___ DATA FOR PROCESSING

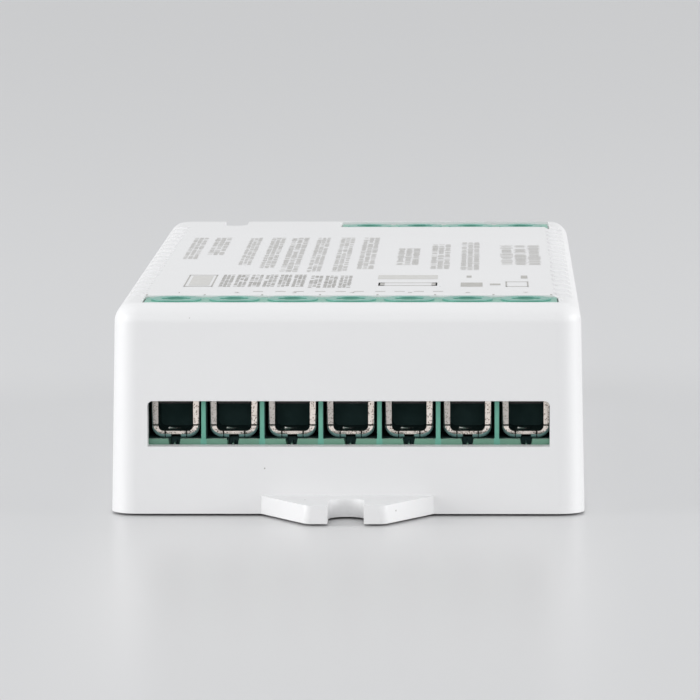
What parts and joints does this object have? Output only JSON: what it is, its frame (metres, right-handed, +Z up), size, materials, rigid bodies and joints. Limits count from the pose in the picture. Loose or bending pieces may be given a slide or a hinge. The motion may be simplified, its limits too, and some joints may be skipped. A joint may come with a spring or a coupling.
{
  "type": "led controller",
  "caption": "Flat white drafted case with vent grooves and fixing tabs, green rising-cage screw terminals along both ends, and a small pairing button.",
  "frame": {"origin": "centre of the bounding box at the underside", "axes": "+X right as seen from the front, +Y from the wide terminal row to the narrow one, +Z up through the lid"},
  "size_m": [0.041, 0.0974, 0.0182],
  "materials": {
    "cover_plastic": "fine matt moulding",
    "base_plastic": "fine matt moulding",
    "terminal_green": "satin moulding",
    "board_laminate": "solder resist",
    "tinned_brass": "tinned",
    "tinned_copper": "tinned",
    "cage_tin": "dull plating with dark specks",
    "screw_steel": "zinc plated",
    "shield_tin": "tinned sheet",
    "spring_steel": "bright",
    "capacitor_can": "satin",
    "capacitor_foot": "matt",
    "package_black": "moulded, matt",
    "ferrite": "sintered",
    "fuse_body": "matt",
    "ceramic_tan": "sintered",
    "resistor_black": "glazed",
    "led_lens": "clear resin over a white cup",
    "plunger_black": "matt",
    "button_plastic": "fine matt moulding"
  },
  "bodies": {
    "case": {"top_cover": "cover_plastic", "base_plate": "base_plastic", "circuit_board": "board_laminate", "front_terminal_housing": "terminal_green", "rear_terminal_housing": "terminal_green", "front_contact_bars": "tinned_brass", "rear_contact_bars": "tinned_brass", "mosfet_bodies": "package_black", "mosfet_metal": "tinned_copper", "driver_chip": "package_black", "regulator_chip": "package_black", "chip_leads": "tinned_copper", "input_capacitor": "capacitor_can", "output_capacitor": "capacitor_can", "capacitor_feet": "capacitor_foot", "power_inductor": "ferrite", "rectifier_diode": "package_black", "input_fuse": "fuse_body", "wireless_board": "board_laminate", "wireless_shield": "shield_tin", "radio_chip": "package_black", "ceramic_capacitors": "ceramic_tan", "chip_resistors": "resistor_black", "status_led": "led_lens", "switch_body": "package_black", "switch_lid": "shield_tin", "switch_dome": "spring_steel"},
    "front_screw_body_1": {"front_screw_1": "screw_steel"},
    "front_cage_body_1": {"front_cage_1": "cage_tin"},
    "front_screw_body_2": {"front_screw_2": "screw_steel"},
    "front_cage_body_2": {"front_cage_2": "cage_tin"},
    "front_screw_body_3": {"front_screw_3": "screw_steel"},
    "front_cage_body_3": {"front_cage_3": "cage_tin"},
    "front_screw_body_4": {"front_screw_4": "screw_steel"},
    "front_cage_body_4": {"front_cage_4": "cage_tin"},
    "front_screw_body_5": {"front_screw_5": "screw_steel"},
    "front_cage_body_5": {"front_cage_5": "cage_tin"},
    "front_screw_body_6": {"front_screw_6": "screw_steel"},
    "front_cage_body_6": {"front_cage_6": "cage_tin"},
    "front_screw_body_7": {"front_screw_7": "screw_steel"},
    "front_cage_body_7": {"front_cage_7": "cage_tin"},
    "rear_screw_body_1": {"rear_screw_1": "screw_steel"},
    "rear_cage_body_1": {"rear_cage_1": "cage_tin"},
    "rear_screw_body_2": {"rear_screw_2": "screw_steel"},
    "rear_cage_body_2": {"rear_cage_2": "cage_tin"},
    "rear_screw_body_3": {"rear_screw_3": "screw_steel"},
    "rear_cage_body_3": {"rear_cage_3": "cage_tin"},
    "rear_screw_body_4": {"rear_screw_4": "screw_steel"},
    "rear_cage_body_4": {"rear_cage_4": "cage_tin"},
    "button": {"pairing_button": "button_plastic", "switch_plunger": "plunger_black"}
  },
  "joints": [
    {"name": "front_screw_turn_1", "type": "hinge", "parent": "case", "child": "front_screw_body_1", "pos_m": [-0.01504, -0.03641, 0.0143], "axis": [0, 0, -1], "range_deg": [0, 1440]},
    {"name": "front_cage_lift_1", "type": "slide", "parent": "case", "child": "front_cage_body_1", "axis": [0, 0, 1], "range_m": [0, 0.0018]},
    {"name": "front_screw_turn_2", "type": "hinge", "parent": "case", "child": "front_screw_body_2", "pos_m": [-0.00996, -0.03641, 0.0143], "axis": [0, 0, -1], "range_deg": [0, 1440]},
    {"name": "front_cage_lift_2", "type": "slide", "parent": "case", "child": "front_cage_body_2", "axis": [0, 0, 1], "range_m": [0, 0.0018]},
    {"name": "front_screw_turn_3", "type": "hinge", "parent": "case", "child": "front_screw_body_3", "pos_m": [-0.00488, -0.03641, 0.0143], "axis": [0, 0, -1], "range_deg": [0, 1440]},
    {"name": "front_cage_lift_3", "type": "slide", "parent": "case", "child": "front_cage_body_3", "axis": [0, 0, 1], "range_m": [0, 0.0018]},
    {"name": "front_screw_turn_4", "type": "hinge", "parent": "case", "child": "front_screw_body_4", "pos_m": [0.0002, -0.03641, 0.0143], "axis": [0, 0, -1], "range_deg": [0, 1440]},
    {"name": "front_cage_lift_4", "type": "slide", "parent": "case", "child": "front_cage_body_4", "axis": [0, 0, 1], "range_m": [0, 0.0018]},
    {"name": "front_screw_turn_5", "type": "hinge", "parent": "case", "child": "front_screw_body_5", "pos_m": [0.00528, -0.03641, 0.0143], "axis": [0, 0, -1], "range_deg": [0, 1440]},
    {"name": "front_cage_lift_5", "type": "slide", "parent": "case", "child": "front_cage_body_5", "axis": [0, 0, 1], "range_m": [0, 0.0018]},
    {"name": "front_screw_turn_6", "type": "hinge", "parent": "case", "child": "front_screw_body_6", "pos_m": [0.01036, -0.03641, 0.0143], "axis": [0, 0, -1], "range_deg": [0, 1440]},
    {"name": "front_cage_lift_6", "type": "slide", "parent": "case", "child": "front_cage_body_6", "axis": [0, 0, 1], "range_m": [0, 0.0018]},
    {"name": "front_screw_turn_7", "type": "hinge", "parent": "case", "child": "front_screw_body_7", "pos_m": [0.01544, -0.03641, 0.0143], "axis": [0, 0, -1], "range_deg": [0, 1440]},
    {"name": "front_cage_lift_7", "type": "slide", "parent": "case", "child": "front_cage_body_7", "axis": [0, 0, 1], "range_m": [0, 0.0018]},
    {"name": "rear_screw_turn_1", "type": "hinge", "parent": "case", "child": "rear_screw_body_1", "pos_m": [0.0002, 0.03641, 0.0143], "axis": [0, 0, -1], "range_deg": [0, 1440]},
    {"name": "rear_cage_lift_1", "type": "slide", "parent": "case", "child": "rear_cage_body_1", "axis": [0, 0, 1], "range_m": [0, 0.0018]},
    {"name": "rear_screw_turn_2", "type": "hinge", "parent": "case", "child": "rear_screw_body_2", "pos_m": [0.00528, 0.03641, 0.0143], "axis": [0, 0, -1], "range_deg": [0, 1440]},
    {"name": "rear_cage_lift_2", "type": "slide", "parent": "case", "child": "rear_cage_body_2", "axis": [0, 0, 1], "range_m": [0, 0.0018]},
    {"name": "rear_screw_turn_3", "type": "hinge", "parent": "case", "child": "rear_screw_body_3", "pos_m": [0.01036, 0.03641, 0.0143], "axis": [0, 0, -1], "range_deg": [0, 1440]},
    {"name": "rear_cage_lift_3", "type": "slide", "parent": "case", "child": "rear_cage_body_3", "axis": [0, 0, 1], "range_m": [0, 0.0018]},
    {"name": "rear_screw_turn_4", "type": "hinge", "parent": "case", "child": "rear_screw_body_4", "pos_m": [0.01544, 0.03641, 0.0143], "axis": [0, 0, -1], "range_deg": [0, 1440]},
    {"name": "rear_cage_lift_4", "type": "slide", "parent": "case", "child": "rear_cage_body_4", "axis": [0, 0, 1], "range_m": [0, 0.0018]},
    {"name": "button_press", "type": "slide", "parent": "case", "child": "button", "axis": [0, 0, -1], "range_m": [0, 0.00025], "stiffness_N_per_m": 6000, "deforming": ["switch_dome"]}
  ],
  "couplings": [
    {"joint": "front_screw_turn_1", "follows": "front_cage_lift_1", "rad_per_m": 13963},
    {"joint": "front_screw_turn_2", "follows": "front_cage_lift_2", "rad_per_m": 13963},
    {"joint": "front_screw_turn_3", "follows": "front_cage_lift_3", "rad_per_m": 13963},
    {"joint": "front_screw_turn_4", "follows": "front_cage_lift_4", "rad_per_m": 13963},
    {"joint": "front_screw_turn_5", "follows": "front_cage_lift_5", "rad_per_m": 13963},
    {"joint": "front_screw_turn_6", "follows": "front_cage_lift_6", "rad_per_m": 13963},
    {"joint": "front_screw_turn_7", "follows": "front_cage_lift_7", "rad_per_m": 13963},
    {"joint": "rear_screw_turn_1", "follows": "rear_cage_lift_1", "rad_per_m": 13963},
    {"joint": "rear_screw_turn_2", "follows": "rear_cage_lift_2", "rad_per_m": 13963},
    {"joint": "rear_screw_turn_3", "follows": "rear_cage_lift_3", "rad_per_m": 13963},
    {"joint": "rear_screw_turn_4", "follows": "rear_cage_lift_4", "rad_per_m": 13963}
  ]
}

______
___ DATA FOR PROCESSING

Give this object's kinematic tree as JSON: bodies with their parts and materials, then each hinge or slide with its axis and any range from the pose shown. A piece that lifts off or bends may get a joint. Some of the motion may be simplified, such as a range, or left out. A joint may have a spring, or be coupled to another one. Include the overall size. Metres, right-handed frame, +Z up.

______

Pull out and copy each line containing the string "parts".

What parts and joints does this object have? Output only JSON: what it is, its frame (metres, right-handed, +Z up), size, materials, rigid bodies and joints. Limits count from the pose in the picture. Loose or bending pieces may be given a slide or a hinge. The motion may be simplified, its limits too, and some joints may be skipped. A joint may come with a spring or a coupling.
Give this object's kinematic tree as JSON: bodies with their parts and materials, then each hinge or slide with its axis and any range from the pose shown. A piece that lifts off or bends may get a joint. Some of the motion may be simplified, such as a range, or left out. A joint may have a spring, or be coupled to another one. Include the overall size. Metres, right-handed frame, +Z up.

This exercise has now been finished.